The physical image, a product of paper and chemistry, has existed since the birth of photography as an unavoidable component in the process. The inaugural edition of the pocketbook series Materialities explores topics related to photographs as material objects. It is only through the proliferation of digital image-making technologies that we have come to scrutinize the value of the material image. In other words, we are losing our relationship to physical images. The ability to sit down with a family album or flip through Polaroids are becoming rare occurrences, at least in proportion to how many digital images are created daily. This, a crisis of modern times, is the loss of our physical relationship to photos and the cultural subtexts embedded in the practice of possessing physical photos.
As a result of what has been called a ”‘physical image deficit” artists and writers are increasingly contemplating the importance of physical images. Some artists are collecting and re-appropriating images, while others are questioning the authenticity of the document through projects that manipulate and collage physical images. Writers are tracing the history of the photographic prints and the importance of tangible objects in a digital society, while other initiatives are helping bolster analogue communities. It is with the physical image and these social actors in mind that Materialities is undertaken. The goal is to revisit our relationship to the material image at a point in time when it is in crisis.
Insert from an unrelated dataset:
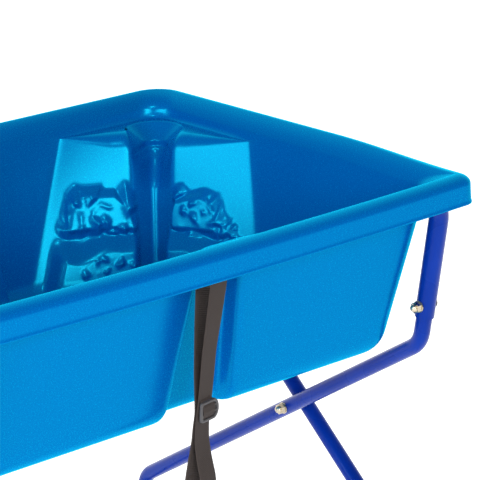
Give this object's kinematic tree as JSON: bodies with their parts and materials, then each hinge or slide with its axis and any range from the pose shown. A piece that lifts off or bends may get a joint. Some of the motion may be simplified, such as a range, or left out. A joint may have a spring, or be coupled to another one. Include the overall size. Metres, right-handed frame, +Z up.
{
  "type": "folding stand play tub",
  "caption": "Rectangular open-topped plastic tub with a moulded waterfall corner, resting on a folding stand of crossed bent tubes with a webbing strap.",
  "frame": {"origin": "on the floor under the middle of the tub", "axes": "+X along the tub's long sides towards the waterfall corner's end, +Y from the strap side to the rear, +Z up"},
  "size_m": [0.784, 0.694, 0.694],
  "materials": {
    "tub_plastic": "glossy",
    "tube_paint": "glossy",
    "zinc": "satin",
    "spacer_plastic": "matte",
    "foot_rubber": "matte",
    "webbing": "matte",
    "buckle_plastic": "satin"
  },
  "bodies": {
    "floor_shoes": {"inner_rail_shoes": "foot_rubber"},
    "inner_frame": {"inner_top_tube": "tube_paint", "inner_leg_tube": "tube_paint", "inner_leg_bolts": "zinc", "inner_leg_nuts": "zinc", "inner_leg_washers": "zinc"},
    "pivot": {"pivot_bolts": "zinc", "pivot_nuts": "zinc", "pivot_washers": "zinc", "pivot_spacers": "spacer_plastic"},
    "outer_frame": {"outer_top_tube": "tube_paint", "outer_leg_tube": "tube_paint", "outer_leg_bolts": "zinc", "outer_leg_nuts": "zinc", "outer_leg_washers": "zinc"},
    "outer_shoes": {"outer_rail_shoes": "foot_rubber"},
    "strap": {"strap_loop": "webbing", "strap_buckle": "buckle_plastic"},
    "tub": {"tub_shell": "tub_plastic"}
  },
  "joints": [
    {"name": "tub_lift", "type": "slide", "parent": "pivot", "child": "tub", "axis": [0, 0, 1], "range_m": [0, 1.36]},
    {"name": "inner_fold", "type": "hinge", "parent": "floor_shoes", "child": "inner_frame", "pos_m": [0, 0.333, 0.014], "axis": [-1, 0, 0], "range_deg": [0, 34]},
    {"name": "pivot_turn", "type": "hinge", "parent": "inner_frame", "child": "pivot", "pos_m": [0, 0, 0.3045], "axis": [1, 0, 0], "range_deg": [0, 34]},
    {"name": "outer_fold", "type": "hinge", "parent": "pivot", "child": "outer_frame", "pos_m": [0, 0, 0.3045], "axis": [1, 0, 0], "range_deg": [0, 34]},
    {"name": "outer_shoe_turn", "type": "hinge", "parent": "outer_frame", "child": "outer_shoes", "pos_m": [0, -0.333, 0.014], "axis": [-1, 0, 0], "range_deg": [0, 34]},
    {"name": "strap_hang", "type": "hinge", "parent": "inner_frame", "child": "strap", "pos_m": [0, -0.2962, 0.6675], "axis": [1, 0, 0], "range_deg": [0, 34]}
  ],
  "couplings": [
    {"joint": "inner_fold", "follows": "tub_lift", "rad_per_m": 0.43632},
    {"joint": "pivot_turn", "follows": "tub_lift", "rad_per_m": 0.43632},
    {"joint": "outer_fold", "follows": "tub_lift", "rad_per_m": 0.43632},
    {"joint": "outer_shoe_turn", "follows": "tub_lift", "rad_per_m": 0.43632},
    {"joint": "strap_hang", "follows": "tub_lift", "rad_per_m": 0.43632}
  ]
}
With the exception of the Dutch publisher and all-around guru creative Erik Kessels, the following contributors—Christopher Pinney, Craig Campbell, Jon Wagner, and Derek Sayer are established educators working in social sciences fields ranging from cultural anthropology to visual studies/photography. My own contribution to this publication straddles the space between creatives like Kessels and academics like Wagner and Sayer. As a photographer and researcher, for the past few years I have been navigating the space between popular forms of creation, that is being a photographer, and the academic process of writing by adopting rigor and methodology.
From what I have witnessed there is a much-needed dialogue between those who primarily create (photographers) and those who critique (academics). There seems to be a disconnect between the two groups, possibly explained by varying views, approaches and intent. There have been exemplary instances of when photographers and academics engage with one another and although this occurrence is rare, the results are powerful. I believe that establishing an ongoing dialogue between the two groups can result in new outcomes for creating. It is important to note that this is not a one-sided exchange, each has something to learn from the other. This is to be thought of as a mutual and reciprocal undertaking. With this in mind, the writers have been chosen from areas that most photographers and photography enthusiasts are unlikely to have come in contact with.
In the golden age of photography, these authors are still largely on the outside of photo-specific conversations. This collection brings their insights and incorporates them into mainstream discussions on photography Simply put, their work has influenced my creative practice by challenging me to think about photography from a unique perspective and I hope it does something similar for you.